Fifteen percent of the residents of New York are black, but fifty percent of its prisoners are. That telling disproportion is true, or worse, for many other areas in the country and has resulted in the erroneous conclusion that what minorities need are educational programs providing technical training. Karpowitz disagrees and eloquently states that what all college students need are courses in the humanities, still the focus of most liberal arts colleges. That assumption has been attacked in recent years (“What good is a degree in English?) because of frequent parental insistence (parents are generally paying the bills) that their children avoid the humanities, that the humanities will prepare them for nothing. To this, Karpowitz observes, “The perceived crisis in the academy is not about the poverty or ossification of our traditions but about our institutional failure to take the risks needed to find students in unconventional places and engage them at critical moments in their lives.”
Nowhere is that more obvious than in Karpowitz’s specific accounts of Bard’s process of selecting students for the prison programs, of his teaching Crime and Punishment to his students, and in his narrative of four prisoners writing their graduation speeches. All of these show Karpowitz as a gifted educator. In the interviews for their admission to the college program, the potential students are repeatedly questioned to reveal things about themselves that demonstrate their uniqueness in coping with the monotony of prison life that will also provide the intellectual spark for their success in the program. One prisoner had difficulty explaining why he said he had so little time for the college program and a resistance to writing. Then under further probing, he revealed that at the end of every day he wrote an account of what happened for his nine-year-old daughter. When finished, he wrote a second account for his five-year-old daughter. Another student stated, “I found myself getting comfortable in here—in prison. And it terrified me. I looked around for the best way to make myself uncomfortable again—and I chose the college.” When I read that passage, I couldn’t help recalling, Herman Melville’s narrator of Moby Dick, explaining his decision to go to sea: complacency. Karpowitz provides his reasoning for teaching Dostoevsky’s novel to his prison students, stating that it “encourages serious inquiry into the foundations of existing moral conventions and the structural injustice of the existing criminal justice system.…” For more than a decade, I’ve been teaching in a book club at one of the Maryland public prisons, but I haven’t had the courage to include a book so close to the events that have resulted in many of my students’ incarceration as Crime and Punishment. Nor do I think that I could push my students as hard as Karpowitz has in getting them to write a perfect graduation speech. I feared as I read through the process that he was being unfair with them. Then, I saw the results and again witnessed Karpowitz’s brilliance.
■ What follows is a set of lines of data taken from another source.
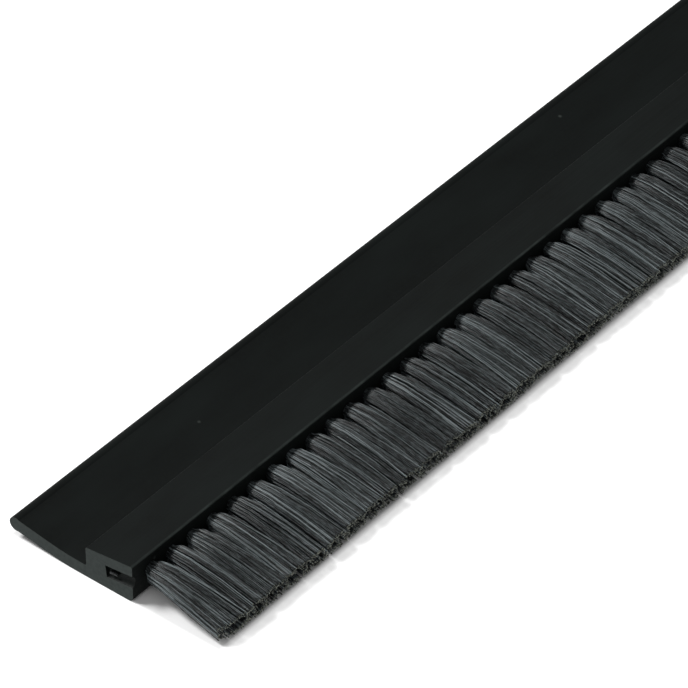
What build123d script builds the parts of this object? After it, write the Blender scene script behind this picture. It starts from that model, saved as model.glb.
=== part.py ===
"""Brush seal strip: an extruded flexible plastic carrier with one row of bristle tufts.

Frame: X across the strip towards the bristles, Y along its length, Z up. The origin is on the flat
underside, at the middle of the block's width and of the strip's length. Millimetres and degrees.
"""

import os
from math import cos, floor, pi, radians, sin, sqrt, tan

from build123d import *

# Carrier: overall length, and the raised block that holds the tufts
length = 200.0
block_width = 9.8
front_height = 7.5
block_lean = 7.0
edge_radius = 0.35
toe_radius = 1.0

# Carrier: the thin flange behind the block, cupped upwards, with a bead along its rim
flange_width = 16.4
flange_thickness = 2.45
flange_flat = 1.4
flange_lift = 8.5
bend_radius = 45.0
foot_radius = 0.3
rim_radius = 1.35

# Row of drilled holes; the strip is cut to length through the first one
pitch = 5.0
hole_radius = 1.3
hole_depth = 5.6
hole_height = 4.3
hole_lean = 7.0
cut_past_axis = 0.55
end_wall = 1.2

# Flat wire anchors, driven across the holes
anchor_width = 1.6
anchor_thickness = 0.3
anchor_rise = 0.8
anchor_end_clearance = 0.02

# Bristle tufts: filaments folded round an anchor, fanned out and trimmed in one line
bristle_length = 17.8
bristle_drop = 2.2
neck_length = 0.1
bulge_reach = 3.0
bulge_rise = 0.15
bulge_share = 0.9
bulge_thickness = 3.0
tip_thickness = 3.1
tip_gap = 0.16
end_fan = 0.9
wander = 0.2
shank_clearance = 0.05
fold_clearance = 0.02
lobe_count = 4
lobe_depth = 0.14

# Places that follow from the sizes
front_x = block_width / 2
back_x = -block_width / 2
step_height = front_height - block_width * tan(radians(block_lean))
near_end = -length / 2
first_axis = near_end - cut_past_axis
last_axis_limit = length / 2 - hole_radius - end_wall
tuft_count = floor((last_axis_limit - first_axis) / pitch)
hole_axes = [first_axis + pitch * index for index in range(tuft_count + 1)]

# Plane across the holes at their mouths: its X runs along the strip and its Z out of the holes
mouth_plane = Plane(
    origin=(front_x, 0, hole_height),
    x_dir=(0, 1, 0),
    z_dir=(cos(radians(hole_lean)), 0, sin(radians(hole_lean))),
)
mouth_run_out = hole_radius * tan(radians(hole_lean))
anchor_plane = mouth_plane.offset(anchor_rise - hole_depth)

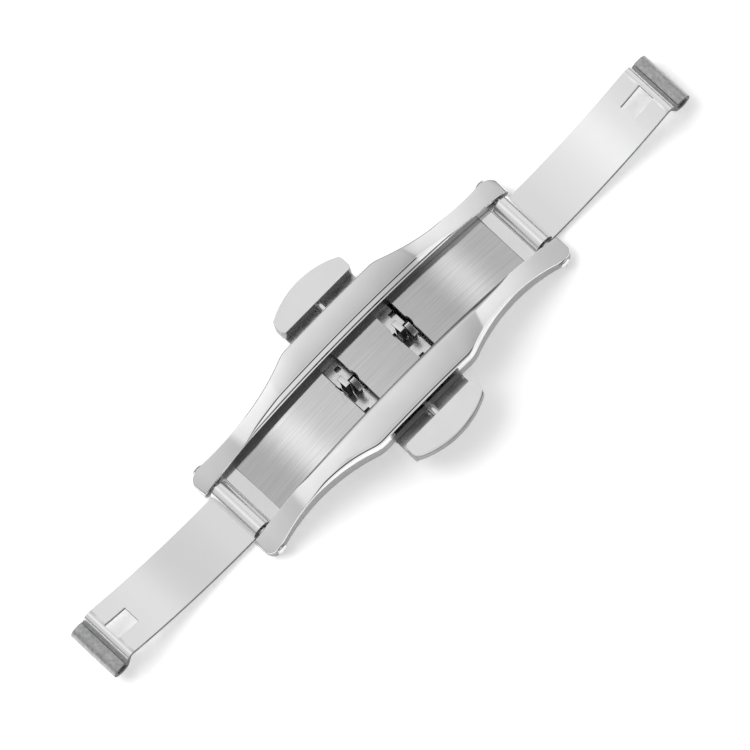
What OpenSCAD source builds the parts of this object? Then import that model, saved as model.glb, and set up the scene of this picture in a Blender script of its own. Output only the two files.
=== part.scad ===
// Butterfly clasp for a watch strap: two folding blades on a curved base, held shut
// by four hooks on two sprung push-button slides.
// X runs along the strap, Y across it and Z up, away from the wrist.
// The clasp is drawn open, lying wrist side down with its rail ends on Z = 0.

/* [Rails] */
// Distance between the two hinge pins
hinge_span = 42.6; // [41:0.1:44]
// Height of the hinge pins above the table
pin_h = 1.3; // [1.25:0.05:1.5]
// Height of the rails at the middle, on their inner edge
rail_h = 7.3; // [7.1:0.1:7.8]
// Width over both rails at the middle
rails_w = 15.1; // [14.6:0.1:15.6]
// Width over both rails at the waist near each hinge
waist_w = 11.4; // [11.2:0.1:12]
// Width over both rails at the hinge pins
rail_end_w = 12.3; // [12:0.1:12.8]
// Radius of the waist in plan
waist_r = 24; // [22:0.5:26]
// Radius of the shoulder in plan
shoulder_r = 4; // [3:0.5:5]
// Distance from the middle to the narrowest point of the waist
waist_x = 16.2; // [15.5:0.1:16.8]
// Radius of the middle facet seen from the side
rail_mid_r = 66; // [60:1:80]
// Height of the rail's top over the hinge pin's axis
pin_cover = 1.16; // [1.05:0.01:1.3]
// Distance from the middle to the crease between the facets
crease_x = 10.5; // [9:0.1:11.5]
// Outward slope of the rail's top, in degrees
rail_slope = 6; // [3:0.5:8]
// Height of the leaning bevels on both sides of the rail, at the middle
bevel_h = 1.35; // [1.1:0.05:1.6]
// Slope of those bevels, in degrees
bevel_slope = 75; // [70:1:80]
// Distance from the middle to where the bevels run out
bevel_x = 16; // [14:0.5:17]
// Radius of the rounded rail end seen from the side
rail_end_round = 1.15; // [1.1:0.01:1.2]
// Distance by which the rail end's centre lies past the hinge pin
end_shift = 0.4; // [0.2:0.05:0.5]
// Radius of the rail's end corners in plan
rail_corner_r = 1.1; // [0.6:0.1:1.3]
// Half length of the deep block under the middle of a rail
block_l = 6.4; // [5.8:0.1:7]
// Step from the rail's outer wall in to the block
block_step = 0.2; // [0.1:0.05:0.4]

/* [Deck and tray] */
// Width of the channel between the rails
channel_w = 7.25; // [6.95:0.05:7.4]
// Height of the deck at the middle
deck_h = 4.75; // [4.6:0.05:5]
// Radius of the deck seen from the side
deck_r = 63; // [60:1:70]
// Thickness of the deck plates
deck_t = 0.6; // [0.4:0.05:0.7]
// Distance from the middle to the middle of each latch slot
slot_x = 4.11; // [4:0.01:4.3]
// Width of each latch slot
slot_w = 2.23; // [2.1:0.01:2.4]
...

One of the courses that he praises as part of the BPI is called “The Constitution and Slavery,” initiated by a colleague. The irony of the title is the Constitution’s failure to mention slavery, yet this provides the perfect opportunity to address moral issues of omission and provoke the analytical skills at the center of a liberal education. Reflecting on his own course with the same focus, Karpowitz notes, “As we had discovered in the conventional curriculum that year, it is a common travesty to teach the origins and significance of the U.S. Constitution without engaging deeply with the place of slavery in the founding of the country, its central place in both its economy, its fundamental law, and its contemporary ramifications. In a similar way, I have long noted how our familiar but quite important moral imperatives for individual responsibility and culpability all too often serve to conceal and displace the political imperative, equally important, to take shared responsibility for the foundational and deeply flawed institutions that constitute so much in our lives.”
For centuries, our culture has swept aside the same moral issues the Constitution avoided. Prisons are the evidence of this dereliction, mostly designed to perpetuate the status quo. A challenging liberal arts education can rectify these issues; how often that happens should be every serious educator’s concern. Fortunately, one unique school has discovered a way to institute moral thinking inside the walls of the state’s prisons. That same questioning should be occurring outside of prison walls.